The clock strikes twelve and Scrooge finds himself in the presence of a phantom shrouded in black, the Ghost of Christmas Yet to Come. They watch people discussing a man’s death to which they are completely indifferent, then travel to a seedy neighborhood where men and women are selling goods stolen from the dead man’s house. Scrooge, alarmed at the cavalier and heartless response to the unknown man’s death, asks to see someone who feels some emotion over the deceased one, so the spirit takes him to overhear a family hopeful that the man’s death will bring a kinder creditor. Eventually, they go to the Cratchit home and see the family grieving the death of Tiny Tim. Scrooge inquires about the identity of the dead man, so the spirit takes Scrooge to a cemetery. There Scrooge sees his own gravestone. With that, the spirit vanishes.

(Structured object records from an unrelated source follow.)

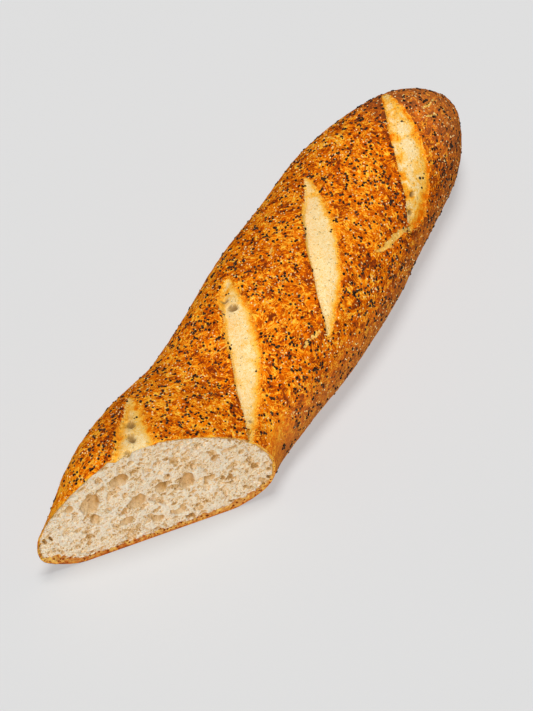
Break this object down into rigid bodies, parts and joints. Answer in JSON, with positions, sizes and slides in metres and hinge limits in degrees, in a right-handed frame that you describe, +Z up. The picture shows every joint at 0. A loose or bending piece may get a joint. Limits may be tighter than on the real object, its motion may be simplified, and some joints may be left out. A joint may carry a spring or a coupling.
{
  "type": "baguette",
  "caption": "Thick seeded baguette with slanted scores in its top, one end rounded and the other cut off on the slant to show the crumb.",
  "frame": {"origin": "under the middle of the loaf, on the surface that it rests on", "axes": "+X along the loaf from the cut end to the whole end, +Y to the left of that, +Z up"},
  "size_m": [0.3406, 0.087, 0.0707],
  "materials": {
    "crust": "matte, baked",
    "crumb": "matte, porous",
    "poppy_seed": "matte",
    "pale_seed": "matte"
  },
  "bodies": {
    "root": {"baguette": "crust"}
  },
  "joints": []
}
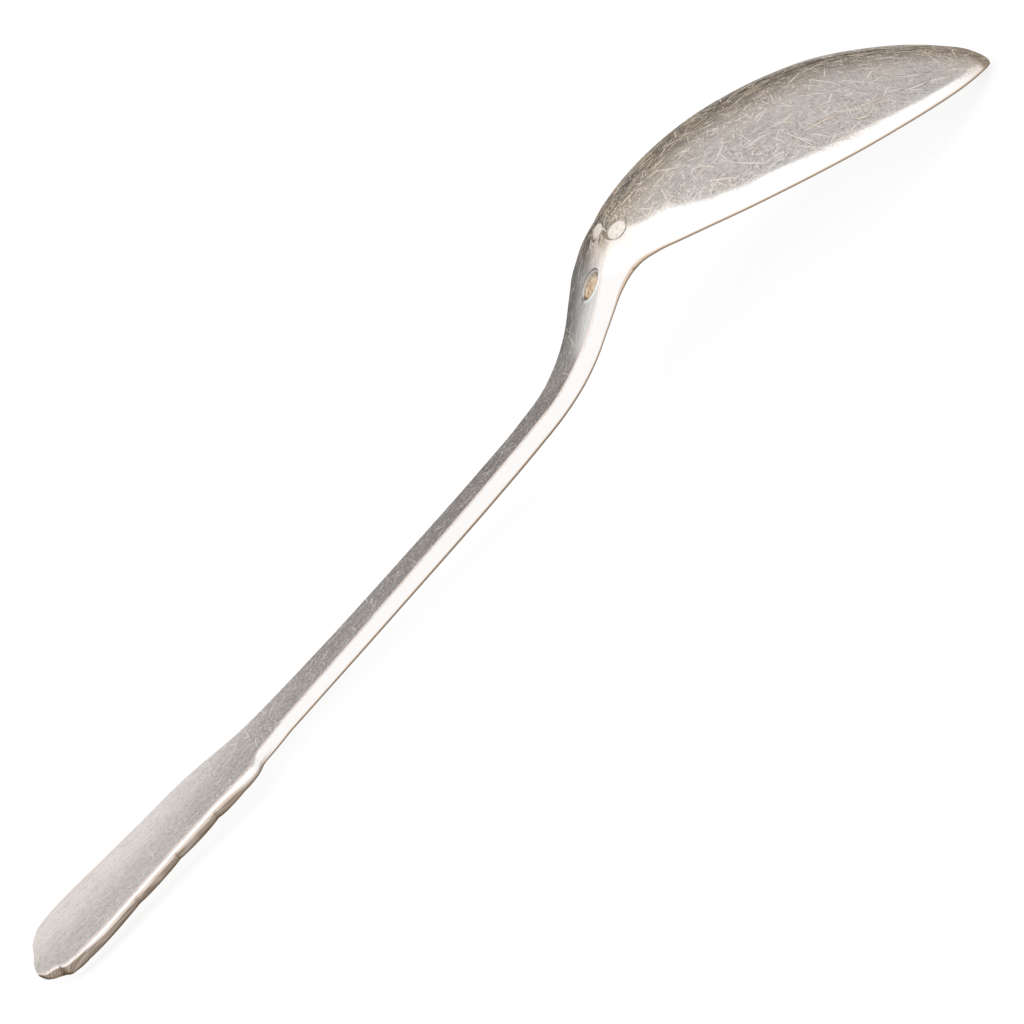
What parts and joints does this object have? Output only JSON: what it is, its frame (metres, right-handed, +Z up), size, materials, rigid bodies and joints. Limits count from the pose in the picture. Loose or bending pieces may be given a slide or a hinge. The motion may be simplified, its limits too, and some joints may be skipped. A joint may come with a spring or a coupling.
{
  "type": "grapefruit spoon",
  "caption": "Silver grapefruit spoon lying face down: pointed leaf-shaped bowl, cranked neck, slim stem and a flat handle end with a lobed margin",
  "frame": {"origin": "on the table under the middle of the spoon's length, with the spoon lying face down", "axes": "X from the handle's end to the bowl's tip, Y across the spoon, Z up out of the back"},
  "size_m": [0.15, 0.0262, 0.0201],
  "materials": {
    "silver_bowl": "worn silver, finely scratched",
    "silver_handle": "worn satin silver"
  },
  "bodies": {
    "root": {"bowl": "silver_bowl", "neck": "silver_handle", "stem": "silver_handle", "terminal": "silver_handle"}
  },
  "joints": []
}
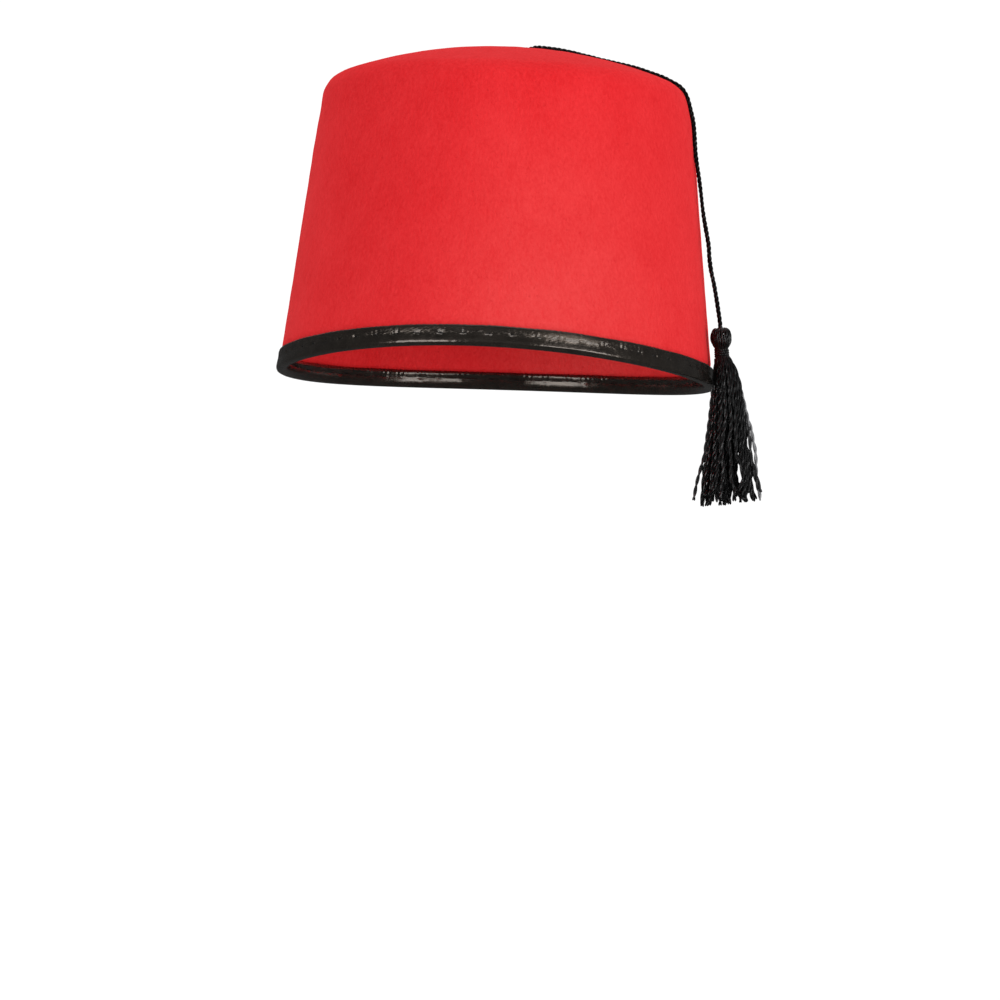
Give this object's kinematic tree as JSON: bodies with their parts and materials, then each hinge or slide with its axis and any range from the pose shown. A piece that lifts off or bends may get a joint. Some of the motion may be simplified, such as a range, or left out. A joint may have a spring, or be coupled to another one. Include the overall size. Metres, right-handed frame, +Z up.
{
  "type": "fez",
  "caption": "Oval felt fez with a sloping side, rounded shoulder and low domed top, a bound rim, and a tassel hanging below the rim from a cord fixed at the middle of the top.",
  "frame": {"origin": "middle of the head opening, on the level of the lowest part of the rim", "axes": "+Z up along the hat's axis towards its top, -Y the front of the hat, +Y its back and the long way of the oval, +X the side that the tassel hangs at"},
  "size_m": [0.1826, 0.197, 0.171],
  "materials": {
    "felt_red": "matt red moulded felt with a short nap",
    "binding_black": "glossy black imitation leather strip",
    "knot_black": "black twisted cord, tied",
    "cord_black": "black twisted cord with a slight sheen",
    "tassel_black": "black twisted rayon yarn with a silky sheen",
    "wrap_black": "black thread wound round the tassel's neck"
  },
  "bodies": {
    "root": {"crown": "felt_red", "rim_binding": "binding_black", "cord_knot": "knot_black", "tassel_cord": "cord_black", "tassel": "tassel_black", "tassel_wrap": "wrap_black"}
  },
  "joints": []
}
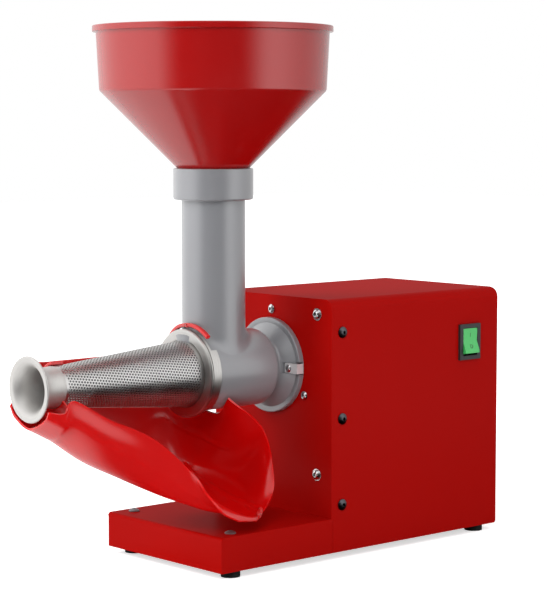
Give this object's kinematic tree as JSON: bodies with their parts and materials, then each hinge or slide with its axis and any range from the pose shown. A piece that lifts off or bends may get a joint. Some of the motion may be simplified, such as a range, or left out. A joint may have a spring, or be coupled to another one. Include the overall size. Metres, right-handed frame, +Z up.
{
  "type": "electric tomato press",
  "caption": "Electric tomato press: red geared-motor housing, grey press head with inlet tube and funnel, perforated cone filter, flared waste outlet and side-spout juice tray.",
  "frame": {"origin": "centre of the bounding box seen from above, on the surface that the feet stand on", "axes": "+X to the right seen from the front, on the switch side; +Y from the waste outlet at the front to the back; +Z up"},
  "size_m": [0.199, 0.4692, 0.445],
  "materials": {
    "red_paint": "gloss",
    "rubber": "matte",
    "zinc": "bright zinc plate",
    "dark_steel": "blackened",
    "steel": "machined",
    "black_plastic": "satin",
    "green_plastic": "gloss",
    "cast_aluminium": "cast",
    "gear_steel": "machined",
    "bearing_steel": "ground",
    "lamination": "matte",
    "copper": "enamelled wire",
    "can_aluminium": "satin",
    "grey_paint": "satin",
    "spring_steel": "satin",
    "stainless": "bright",
    "ring_metal": "satin",
    "red_plastic": "satin"
  },
  "bodies": {
    "housing": {"base_pan": "red_paint", "housing_cover": "red_paint", "front_plate": "red_paint", "rear_panel": "red_paint", "rubber_feet": "rubber", "foot_screws": "zinc", "cover_screws": "dark_steel", "plate_screws": "zinc", "plate_washers": "zinc", "gearbox_screws": "zinc", "mount_plate": "steel", "rear_screws": "dark_steel", "cable_gland": "black_plastic", "gland_nut": "black_plastic", "switch_bezel": "black_plastic", "gearbox_case": "cast_aluminium", "gearbox_cover": "cast_aluminium", "case_screws": "zinc", "output_bearings": "bearing_steel", "layshaft_bearings": "bearing_steel", "motor_bearings": "bearing_steel", "stator_core": "lamination", "windings": "copper", "motor_front_shield": "cast_aluminium", "motor_rear_shield": "cast_aluminium", "motor_bolts": "zinc", "motor_cradle": "steel", "capacitor": "can_aluminium", "bayonet_ring": "cast_aluminium", "press_body": "grey_paint", "catch_screw": "zinc", "shaft_seal": "rubber"},
    "rocker": {"switch_rocker": "green_plastic"},
    "output": {"output_shaft": "steel", "output_gear": "gear_steel", "auger": "cast_aluminium", "auger_flight": "cast_aluminium"},
    "layshaft": {"layshaft": "gear_steel", "layshaft_gear": "gear_steel"},
    "rotor": {"rotor_shaft": "steel", "rotor_core": "lamination", "cooling_fan": "black_plastic"},
    "filter": {"filter_cone": "stainless", "trumpet": "stainless", "drip_tray": "red_plastic"},
    "ring": {"ring_nut": "ring_metal"},
    "funnel": {"funnel": "red_plastic"},
    "catch": {"lock_catch": "spring_steel"}
  },
  "joints": [
    {"name": "switch_rock", "type": "hinge", "parent": "housing", "child": "rocker", "pos_m": [0.0725, 0.18443, 0.1727], "axis": [0, 1, 0], "range_deg": [0, 18]},
    {"name": "output_spin", "type": "hinge", "parent": "housing", "child": "output", "pos_m": [0, 0.02092, 0.159], "axis": [0, 1, 0], "continuous": true},
    {"name": "layshaft_spin", "type": "hinge", "parent": "housing", "child": "layshaft", "pos_m": [0.01082, 0.02092, 0.11919], "axis": [0, 1, 0], "continuous": true},
    {"name": "rotor_spin", "type": "hinge", "parent": "housing", "child": "rotor", "pos_m": [0, 0.02092, 0.08591], "axis": [0, 1, 0], "continuous": true},
    {"name": "filter_pull", "type": "slide", "parent": "housing", "child": "filter", "axis": [0, -1, 0], "range_m": [0, 0.16]},
    {"name": "ring_turn", "type": "hinge", "parent": "filter", "child": "ring", "pos_m": [0, 0.02092, 0.159], "axis": [0, -1, 0], "range_deg": [0, 22]},
    {"name": "funnel_lift", "type": "slide", "parent": "housing", "child": "funnel", "axis": [0, 0, 1], "range_m": [0, 0.12]},
    {"name": "catch_slide", "type": "slide", "parent": "housing", "child": "catch", "axis": [1, 0, 0], "range_m": [0, 0.0025], "stiffness_N_per_m": 50}
  ],
  "couplings": [
    {"joint": "layshaft_spin", "follows": "output_spin", "ratio": -3.2308},
    {"joint": "rotor_spin", "follows": "output_spin", "ratio": 11.846}
  ]
}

Scrooge awakens a changed man and begins making amends for his past. He has a huge turkey sent to the Cratchit house, makes a large donation to the men who visited him the day before, and calls on Fred to accept his invitation to dinner. The next day, he raises Bob Cratchit’s salary. Eventually, he becomes like a second father to Tiny Tim, and he is remembered ever after as one who knew how to celebrate Christmas.